■ Records provided
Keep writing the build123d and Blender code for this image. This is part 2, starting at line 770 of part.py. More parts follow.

...

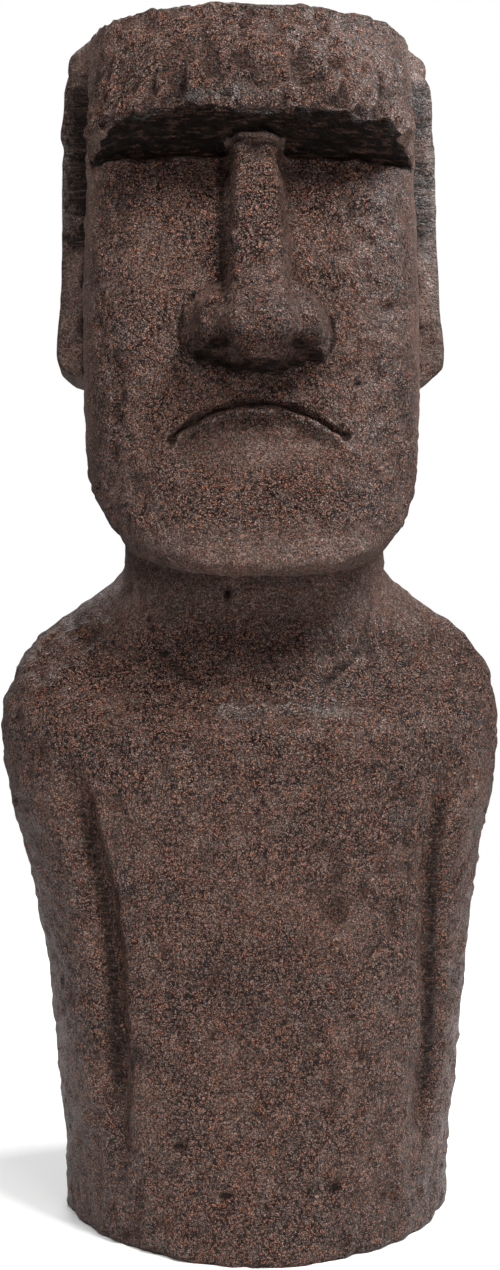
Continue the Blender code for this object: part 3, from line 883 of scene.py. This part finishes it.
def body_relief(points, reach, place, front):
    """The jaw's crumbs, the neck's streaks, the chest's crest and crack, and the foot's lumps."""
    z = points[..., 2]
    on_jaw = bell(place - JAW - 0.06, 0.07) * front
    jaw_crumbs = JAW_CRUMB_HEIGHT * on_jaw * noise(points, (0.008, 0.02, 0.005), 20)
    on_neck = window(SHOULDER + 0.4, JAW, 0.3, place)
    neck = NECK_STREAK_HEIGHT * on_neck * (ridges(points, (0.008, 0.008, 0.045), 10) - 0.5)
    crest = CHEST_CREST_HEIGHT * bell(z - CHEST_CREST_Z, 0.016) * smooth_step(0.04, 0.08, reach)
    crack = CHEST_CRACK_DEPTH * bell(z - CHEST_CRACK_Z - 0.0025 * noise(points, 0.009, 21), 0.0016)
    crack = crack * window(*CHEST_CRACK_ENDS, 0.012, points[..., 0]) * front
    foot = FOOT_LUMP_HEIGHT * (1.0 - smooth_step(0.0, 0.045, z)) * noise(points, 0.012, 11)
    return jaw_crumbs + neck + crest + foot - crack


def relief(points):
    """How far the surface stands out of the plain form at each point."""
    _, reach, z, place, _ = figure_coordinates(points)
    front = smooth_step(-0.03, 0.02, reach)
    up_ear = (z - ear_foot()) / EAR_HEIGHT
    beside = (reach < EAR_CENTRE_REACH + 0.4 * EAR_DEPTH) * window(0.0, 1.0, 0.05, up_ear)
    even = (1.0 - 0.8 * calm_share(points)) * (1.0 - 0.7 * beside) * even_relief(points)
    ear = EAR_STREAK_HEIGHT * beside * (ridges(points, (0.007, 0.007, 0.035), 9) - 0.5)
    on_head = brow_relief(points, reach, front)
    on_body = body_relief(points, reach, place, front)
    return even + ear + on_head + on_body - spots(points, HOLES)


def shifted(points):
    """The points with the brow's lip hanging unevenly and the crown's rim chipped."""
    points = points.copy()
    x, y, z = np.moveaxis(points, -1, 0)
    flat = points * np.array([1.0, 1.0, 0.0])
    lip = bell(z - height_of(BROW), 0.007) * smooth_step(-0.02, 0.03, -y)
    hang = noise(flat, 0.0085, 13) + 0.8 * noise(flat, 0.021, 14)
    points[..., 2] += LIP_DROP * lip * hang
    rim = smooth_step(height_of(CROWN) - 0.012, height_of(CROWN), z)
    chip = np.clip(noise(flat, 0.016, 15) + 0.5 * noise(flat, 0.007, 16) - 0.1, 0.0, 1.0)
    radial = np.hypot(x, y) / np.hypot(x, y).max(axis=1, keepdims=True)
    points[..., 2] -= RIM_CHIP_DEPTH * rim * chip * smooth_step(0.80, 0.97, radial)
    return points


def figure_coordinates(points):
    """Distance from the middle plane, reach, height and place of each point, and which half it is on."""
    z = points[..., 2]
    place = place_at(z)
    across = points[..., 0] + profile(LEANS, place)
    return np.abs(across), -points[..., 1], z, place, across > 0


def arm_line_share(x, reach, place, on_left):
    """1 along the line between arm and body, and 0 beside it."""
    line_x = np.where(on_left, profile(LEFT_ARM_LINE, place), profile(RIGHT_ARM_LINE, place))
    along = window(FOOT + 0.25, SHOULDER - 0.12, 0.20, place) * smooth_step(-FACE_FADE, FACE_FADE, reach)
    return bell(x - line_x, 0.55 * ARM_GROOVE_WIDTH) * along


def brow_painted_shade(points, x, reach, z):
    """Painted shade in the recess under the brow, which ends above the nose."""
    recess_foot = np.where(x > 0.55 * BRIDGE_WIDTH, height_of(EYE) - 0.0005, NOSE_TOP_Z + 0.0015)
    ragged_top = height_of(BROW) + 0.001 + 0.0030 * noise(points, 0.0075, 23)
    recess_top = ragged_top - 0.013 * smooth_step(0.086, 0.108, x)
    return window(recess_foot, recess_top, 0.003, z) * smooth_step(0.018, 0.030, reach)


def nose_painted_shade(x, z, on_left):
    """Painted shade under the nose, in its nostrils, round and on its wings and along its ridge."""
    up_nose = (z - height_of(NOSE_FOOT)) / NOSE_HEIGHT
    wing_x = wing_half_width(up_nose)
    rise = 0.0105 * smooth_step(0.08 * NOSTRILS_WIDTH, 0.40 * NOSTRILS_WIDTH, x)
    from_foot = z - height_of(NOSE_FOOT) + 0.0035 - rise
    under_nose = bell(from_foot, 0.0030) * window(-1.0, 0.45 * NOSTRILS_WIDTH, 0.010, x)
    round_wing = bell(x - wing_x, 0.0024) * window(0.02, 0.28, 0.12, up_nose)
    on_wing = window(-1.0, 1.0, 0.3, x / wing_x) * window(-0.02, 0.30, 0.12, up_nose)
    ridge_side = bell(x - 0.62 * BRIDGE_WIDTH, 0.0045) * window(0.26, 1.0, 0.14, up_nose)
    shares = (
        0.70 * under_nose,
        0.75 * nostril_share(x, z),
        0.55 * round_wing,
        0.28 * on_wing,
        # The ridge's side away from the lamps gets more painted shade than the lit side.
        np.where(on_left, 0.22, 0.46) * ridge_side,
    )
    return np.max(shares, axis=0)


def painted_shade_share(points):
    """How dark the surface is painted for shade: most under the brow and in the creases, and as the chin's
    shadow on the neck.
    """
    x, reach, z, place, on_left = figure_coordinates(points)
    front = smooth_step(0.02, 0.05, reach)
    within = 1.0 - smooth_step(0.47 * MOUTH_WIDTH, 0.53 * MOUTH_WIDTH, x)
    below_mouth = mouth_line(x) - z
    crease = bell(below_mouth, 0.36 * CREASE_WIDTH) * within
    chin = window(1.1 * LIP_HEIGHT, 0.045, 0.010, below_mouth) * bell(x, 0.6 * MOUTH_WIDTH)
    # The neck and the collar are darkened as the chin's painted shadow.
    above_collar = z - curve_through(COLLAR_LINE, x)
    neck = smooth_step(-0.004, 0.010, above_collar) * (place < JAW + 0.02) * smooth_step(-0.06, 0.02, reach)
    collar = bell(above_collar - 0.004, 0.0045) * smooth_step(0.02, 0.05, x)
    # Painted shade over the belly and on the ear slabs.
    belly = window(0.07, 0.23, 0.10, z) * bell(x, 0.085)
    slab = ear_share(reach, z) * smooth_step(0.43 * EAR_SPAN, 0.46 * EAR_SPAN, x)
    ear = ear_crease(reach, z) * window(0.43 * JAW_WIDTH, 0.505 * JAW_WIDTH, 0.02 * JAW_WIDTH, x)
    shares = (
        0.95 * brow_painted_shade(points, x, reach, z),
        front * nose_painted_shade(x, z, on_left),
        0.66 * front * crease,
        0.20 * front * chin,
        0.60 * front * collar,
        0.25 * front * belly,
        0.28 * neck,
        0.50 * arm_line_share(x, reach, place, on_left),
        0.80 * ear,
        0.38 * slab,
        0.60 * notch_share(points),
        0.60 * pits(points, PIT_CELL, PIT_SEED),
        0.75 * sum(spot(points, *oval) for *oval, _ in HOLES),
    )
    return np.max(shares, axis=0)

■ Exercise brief
Above are the lines; repeat exactly the ones from the line containing "Continue the Blender" down to the line containing "return jaw_crumbs +", both inclusive.

■ Answer
Continue the Blender code for this object: part 3, from line 883 of scene.py. This part finishes it.
def body_relief(points, reach, place, front):
    """The jaw's crumbs, the neck's streaks, the chest's crest and crack, and the foot's lumps."""
    z = points[..., 2]
    on_jaw = bell(place - JAW - 0.06, 0.07) * front
    jaw_crumbs = JAW_CRUMB_HEIGHT * on_jaw * noise(points, (0.008, 0.02, 0.005), 20)
    on_neck = window(SHOULDER + 0.4, JAW, 0.3, place)
    neck = NECK_STREAK_HEIGHT * on_neck * (ridges(points, (0.008, 0.008, 0.045), 10) - 0.5)
    crest = CHEST_CREST_HEIGHT * bell(z - CHEST_CREST_Z, 0.016) * smooth_step(0.04, 0.08, reach)
    crack = CHEST_CRACK_DEPTH * bell(z - CHEST_CRACK_Z - 0.0025 * noise(points, 0.009, 21), 0.0016)
    crack = crack * window(*CHEST_CRACK_ENDS, 0.012, points[..., 0]) * front
    foot = FOOT_LUMP_HEIGHT * (1.0 - smooth_step(0.0, 0.045, z)) * noise(points, 0.012, 11)
    return jaw_crumbs + neck + crest + foot - crack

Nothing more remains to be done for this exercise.